John is a play from Pulitzer Prize winning American playwright Annie Baker. The show premiered off-Broadway at New York's Signature Theatre Company in 2015, and was directed by Sam Gold. Time ranked John as one of its top 10 plays and musicals of 2015, where it took the number four spot. The play also reached number eight on the Hollywood Reporter's list of the "Best New York Theatre of 2015."

The off-Broadway production was nominated for numerous awards, including five nods at the 2016 Lucille Lortel Awards: Outstanding Play; Outstanding Lead Actress in a Play (Georgia Engel); Outstanding Featured Actress in a Play (Lois Smith); Outstanding Scenic Design (Mimi Lien); and Outstanding Lighting Design (Mark Barton). John was also nominated for six Drama Desk Awards in 2016: Outstanding Play; Outstanding Actress in a Play (Georgia Engel); Outstanding Director of a Play; Outstanding Set Design for a Play (Mimi Lien); Outstanding Lighting Design for a Play (Mike Barton); and Outstanding Sound Design in a Play (Bray Poor). At the 2016 Obie Awards, John Georgia Engel won in the performance category, while Annie Baker, Sam Gold and the design team won a Special Citation for Collaboration.

Canadian premiere 
The Company Theatre (TCT) brought the Canadian premiere of John to Canadian Stage's Berkeley Street Theatre in 2017. Directed by Jonathan Goad, a member of TCT's ensemble, John starred TCT's co-Artistic Director Philip Riccio as Elias and Loretta Yu as Jenny. Nancy Beatty played Mertis, the owner of the B&B Elias and Jenny visit, while Nora McLellan took on the role of Genevieve, Mertis' Blind friend. The critically acclaimed production boasted a familiar creative team, with Kevin Lamotte (lighting design: Belleville, 2014; Domesticated, 2015), Michael Laird (sound design: Marion Bridge, 2007; Festen, 2008; Through the Leaves, 2010; Speaking in Tongues, 2012/13), and Michael Sinclair (stage management: Speaking in Tongues, 2012/13; Belleville, 2014; Domesticated, 2015) all returning to the TCT. Shannon Lea Doyle, a TCT newcomer, designed the production's set.

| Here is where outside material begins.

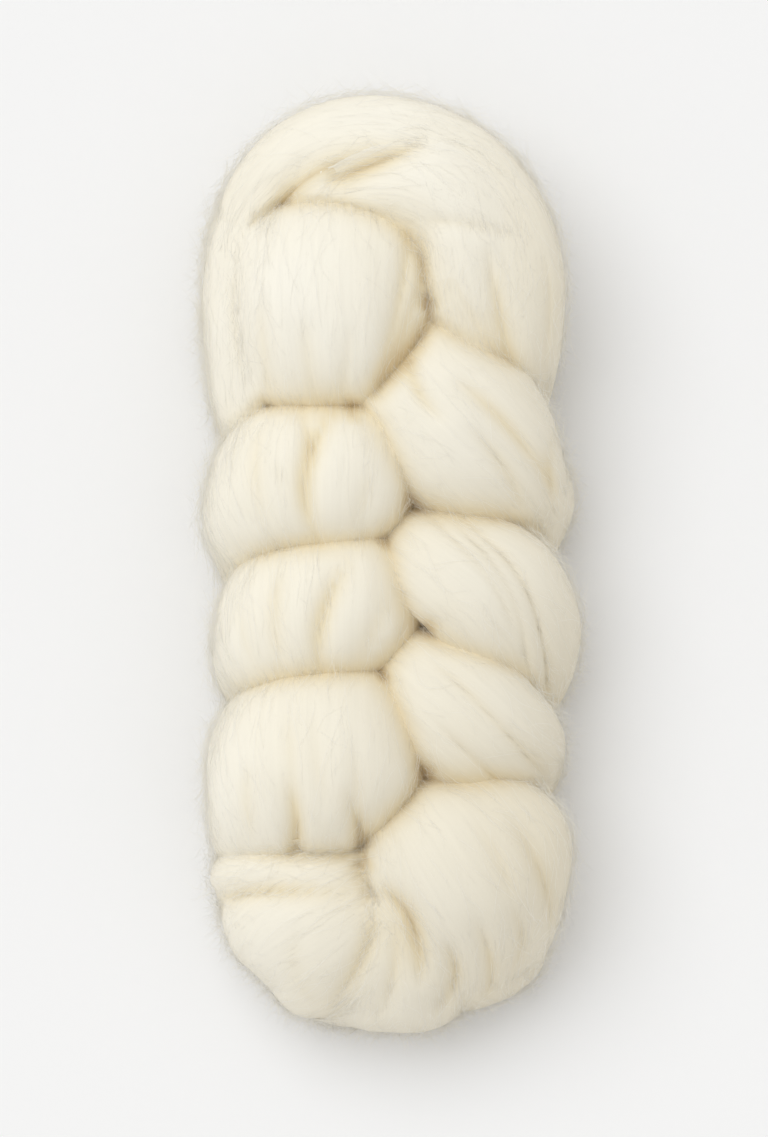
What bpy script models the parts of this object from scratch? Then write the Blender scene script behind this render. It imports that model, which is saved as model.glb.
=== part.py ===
"""A chain-braided length of undyed wool roving, lying flat: one closed solid of its wound form.

The length of combed wool is chained on itself: a starting loop at the +Y end, four stitches whose
left and right legs spread towards -Y, and an end loop at the -Y end.  Each bundle of wool that
shows is a sweep of one oval cross-section along the bundle's own path.  The bundles are drawn
together into one body, and the body is pressed flat where it rests on the ground at z = 0.

Frame: +X across, +Y along the braid towards the starting loop, +Z up, away from the ground.
The tables are in millimetres and degrees; the model is in metres.
"""

from collections import namedtuple

import bmesh
import bpy
import numpy as np

MM = 0.001

WOOL_COLOUR = (0.88, 0.83, 0.71, 1.0)
WOOL_ROUGHNESS = 0.95

RINGS = 44                    # cross-sections along each bundle
SIDES = 40                    # points round each cross-section
VOXEL = 2.2 * MM              # grain at which the bundles are drawn together
SMOOTH_FACTOR, SMOOTH_TURNS = 0.5, 3
KEPT_SHARE = 0.105            # share of the drawn-together surface's triangles that is kept
GROUND_BLOCK = 1.0            # side of the block that presses the underside flat
FACE_STEP = 0.02              # step across a bundle over which its slope is measured

# One bundle: curl is how far each edge turns down, in degrees, lean is how far the right edge is
# drawn along the bundle at its first and last section, and squareness is the oval's exponent.
Bundle = namedtuple("Bundle", "curl_left curl_right lean_start lean_end squareness tilt sections")

# One section's columns: the middle of the bundle, x, y and z; the half widths to its left and
# right as seen when looking along it; its thickness; and the direction of its right edge, in
# degrees from +X towards +Y.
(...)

The production was nominated for four 2017 Dora Mavor Moore Awards in the Independent Theatre category: Riccio received a nod for Outstanding Performance Male, both Beatty and McLellan were nominated for Outstanding Performance Female, and Doyle was nominated for Outstanding Set Design. McLellan and Doyle won in their respective categories. John was also picked up three awards at the 2017 Toronto Theatre Critics Awards: Best Supporting Actress (McLellan), Best International Play, and Best Production (John tied with Ex Machina/Canadian Stage's production of Robert LePage's 887 ).